(TO BE DONE): The data must be returned in full and exactly as given.

(DATASET EXCERPT):
-- Start --
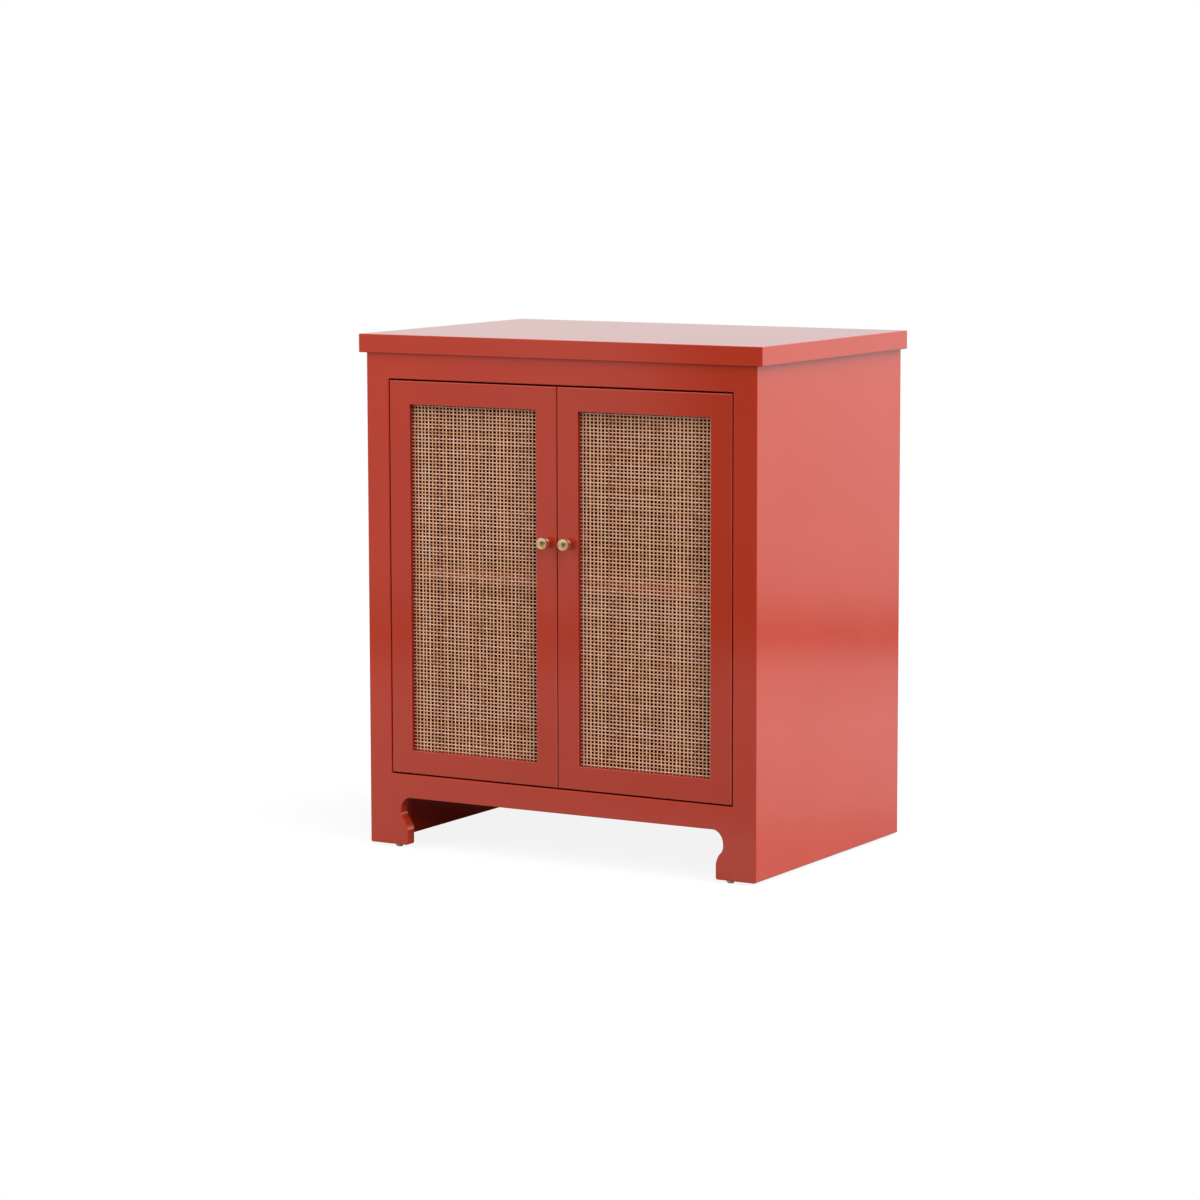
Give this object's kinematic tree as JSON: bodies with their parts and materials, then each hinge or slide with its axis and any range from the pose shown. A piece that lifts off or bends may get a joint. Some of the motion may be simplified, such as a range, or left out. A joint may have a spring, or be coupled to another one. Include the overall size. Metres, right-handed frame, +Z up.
{
  "type": "two-door cabinet",
  "caption": "Free-standing lacquered cabinet with a slab top, inset doors with open-weave cane panels, round brass knobs, a shelf inside and a scalloped apron with bracket feet.",
  "frame": {"origin": "middle of the bounding box's bottom face, on the floor", "axes": "+X to the right as seen from the front, +Y from front to back, +Z up"},
  "size_m": [0.762, 0.531, 0.864],
  "materials": {
    "lacquer": "gloss coral-red lacquer over wood board",
    "bare_wood": "bare planed wood",
    "cane": "natural woven cane",
    "brass": "polished",
    "dark_bronze": "dark bronze plated, satin",
    "zinc_steel": "zinc plated",
    "magnet": "matt",
    "catch_plastic": "matt",
    "glide_plastic": "matt"
  },
  "bodies": {
    "cabinet": {"apron": "lacquer", "back_panel": "lacquer", "back_panel_screws": "zinc_steel", "back_stretcher": "lacquer", "bottom_panel": "lacquer", "catch_block": "lacquer", "catch_body": "catch_plastic", "catch_magnets": "magnet", "catch_screws": "zinc_steel", "corner_blocks": "lacquer", "frame_plate_screws": "dark_bronze", "front_stretcher": "lacquer", "glides": "glide_plastic", "left_foot_bracket": "lacquer", "left_frame_pivot_plates": "dark_bronze", "left_pivot_pins": "dark_bronze", "left_pivot_washers": "dark_bronze", "left_side_panel": "lacquer", "left_stile": "lacquer", "right_foot_bracket": "lacquer", "right_frame_pivot_plates": "dark_bronze", "right_pivot_pins": "dark_bronze", "right_pivot_washers": "dark_bronze", "right_side_panel": "lacquer", "right_stile": "lacquer", "shelf_pins": "zinc_steel", "slab_screws": "zinc_steel", "stretcher_dowels": "bare_wood", "top_rail": "lacquer", "top_slab": "lacquer"},
    "left_door": {"left_cane_panel": "cane", "left_cane_strips": "lacquer", "left_door_bottom_rail": "lacquer", "left_door_hinge_stile": "lacquer", "left_door_meeting_stile": "lacquer", "left_door_pivot_plates": "dark_bronze", "left_door_plate_screws": "dark_bronze", "left_door_top_rail": "lacquer", "left_knob": "brass", "left_knob_rosette": "brass", "left_knob_screw": "zinc_steel", "left_strike_plate": "zinc_steel", "left_strike_screw": "zinc_steel", "left_strip_brads": "zinc_steel"},
    "right_door": {"right_cane_panel": "cane", "right_cane_strips": "lacquer", "right_door_bottom_rail": "lacquer", "right_door_hinge_stile": "lacquer", "right_door_meeting_stile": "lacquer", "right_door_pivot_plates": "dark_bronze", "right_door_plate_screws": "dark_bronze", "right_door_top_rail": "lacquer", "right_knob": "brass", "right_knob_rosette": "brass", "right_knob_screw": "zinc_steel", "right_strike_plate": "zinc_steel", "right_strike_screw": "zinc_steel", "right_strip_brads": "zinc_steel"},
    "shelf": {"shelf": "lacquer"}
  },
  "joints": [
    {"name": "left_door_hinge", "type": "hinge", "parent": "cabinet", "child": "left_door", "pos_m": [-0.31202, -0.24, 0.459], "axis": [0, 0, -1], "range_deg": [0, 125]},
    {"name": "right_door_hinge", "type": "hinge", "parent": "cabinet", "child": "right_door", "pos_m": [0.31202, -0.24, 0.459], "axis": [0, 0, 1], "range_deg": [0, 125]},
    {"name": "shelf_lift", "type": "slide", "parent": "cabinet", "child": "shelf", "axis": [0, 0, 1], "range_m": [0, 0.032]}
  ]
}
-- End --
(ANSWER TO THE EXERCISE):
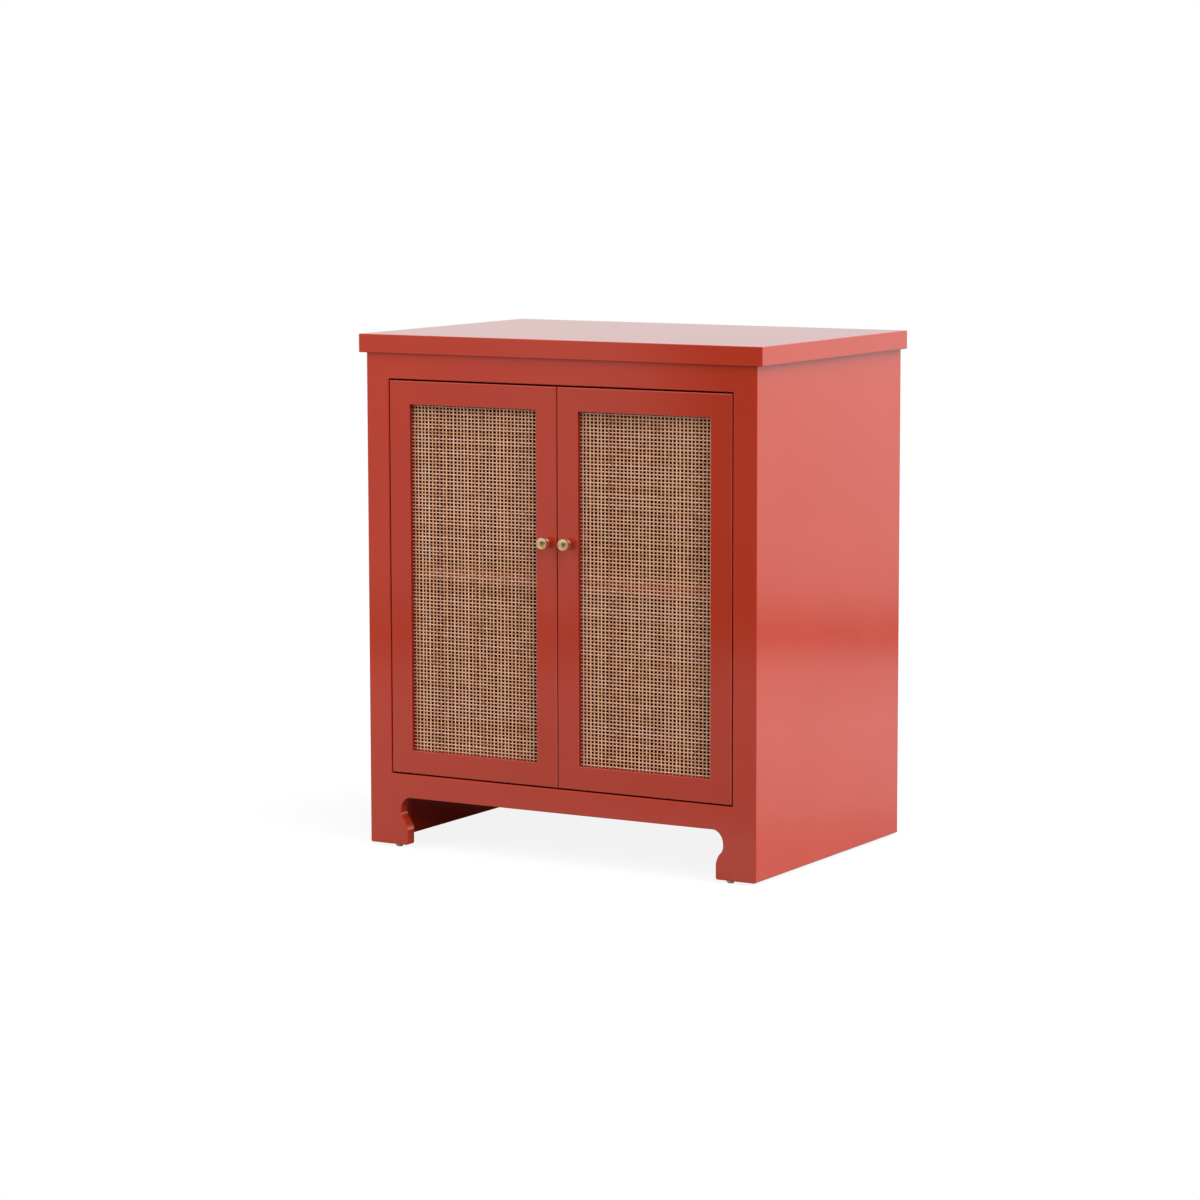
Give this object's kinematic tree as JSON: bodies with their parts and materials, then each hinge or slide with its axis and any range from the pose shown. A piece that lifts off or bends may get a joint. Some of the motion may be simplified, such as a range, or left out. A joint may have a spring, or be coupled to another one. Include the overall size. Metres, right-handed frame, +Z up.
{
  "type": "two-door cabinet",
  "caption": "Free-standing lacquered cabinet with a slab top, inset doors with open-weave cane panels, round brass knobs, a shelf inside and a scalloped apron with bracket feet.",
  "frame": {"origin": "middle of the bounding box's bottom face, on the floor", "axes": "+X to the right as seen from the front, +Y from front to back, +Z up"},
  "size_m": [0.762, 0.531, 0.864],
  "materials": {
    "lacquer": "gloss coral-red lacquer over wood board",
    "bare_wood": "bare planed wood",
    "cane": "natural woven cane",
    "brass": "polished",
    "dark_bronze": "dark bronze plated, satin",
    "zinc_steel": "zinc plated",
    "magnet": "matt",
    "catch_plastic": "matt",
    "glide_plastic": "matt"
  },
  "bodies": {
    "cabinet": {"apron": "lacquer", "back_panel": "lacquer", "back_panel_screws": "zinc_steel", "back_stretcher": "lacquer", "bottom_panel": "lacquer", "catch_block": "lacquer", "catch_body": "catch_plastic", "catch_magnets": "magnet", "catch_screws": "zinc_steel", "corner_blocks": "lacquer", "frame_plate_screws": "dark_bronze", "front_stretcher": "lacquer", "glides": "glide_plastic", "left_foot_bracket": "lacquer", "left_frame_pivot_plates": "dark_bronze", "left_pivot_pins": "dark_bronze", "left_pivot_washers": "dark_bronze", "left_side_panel": "lacquer", "left_stile": "lacquer", "right_foot_bracket": "lacquer", "right_frame_pivot_plates": "dark_bronze", "right_pivot_pins": "dark_bronze", "right_pivot_washers": "dark_bronze", "right_side_panel": "lacquer", "right_stile": "lacquer", "shelf_pins": "zinc_steel", "slab_screws": "zinc_steel", "stretcher_dowels": "bare_wood", "top_rail": "lacquer", "top_slab": "lacquer"},
    "left_door": {"left_cane_panel": "cane", "left_cane_strips": "lacquer", "left_door_bottom_rail": "lacquer", "left_door_hinge_stile": "lacquer", "left_door_meeting_stile": "lacquer", "left_door_pivot_plates": "dark_bronze", "left_door_plate_screws": "dark_bronze", "left_door_top_rail": "lacquer", "left_knob": "brass", "left_knob_rosette": "brass", "left_knob_screw": "zinc_steel", "left_strike_plate": "zinc_steel", "left_strike_screw": "zinc_steel", "left_strip_brads": "zinc_steel"},
    "right_door": {"right_cane_panel": "cane", "right_cane_strips": "lacquer", "right_door_bottom_rail": "lacquer", "right_door_hinge_stile": "lacquer", "right_door_meeting_stile": "lacquer", "right_door_pivot_plates": "dark_bronze", "right_door_plate_screws": "dark_bronze", "right_door_top_rail": "lacquer", "right_knob": "brass", "right_knob_rosette": "brass", "right_knob_screw": "zinc_steel", "right_strike_plate": "zinc_steel", "right_strike_screw": "zinc_steel", "right_strip_brads": "zinc_steel"},
    "shelf": {"shelf": "lacquer"}
  },
  "joints": [
    {"name": "left_door_hinge", "type": "hinge", "parent": "cabinet", "child": "left_door", "pos_m": [-0.31202, -0.24, 0.459], "axis": [0, 0, -1], "range_deg": [0, 125]},
    {"name": "right_door_hinge", "type": "hinge", "parent": "cabinet", "child": "right_door", "pos_m": [0.31202, -0.24, 0.459], "axis": [0, 0, 1], "range_deg": [0, 125]},
    {"name": "shelf_lift", "type": "slide", "parent": "cabinet", "child": "shelf", "axis": [0, 0, 1], "range_m": [0, 0.032]}
  ]
}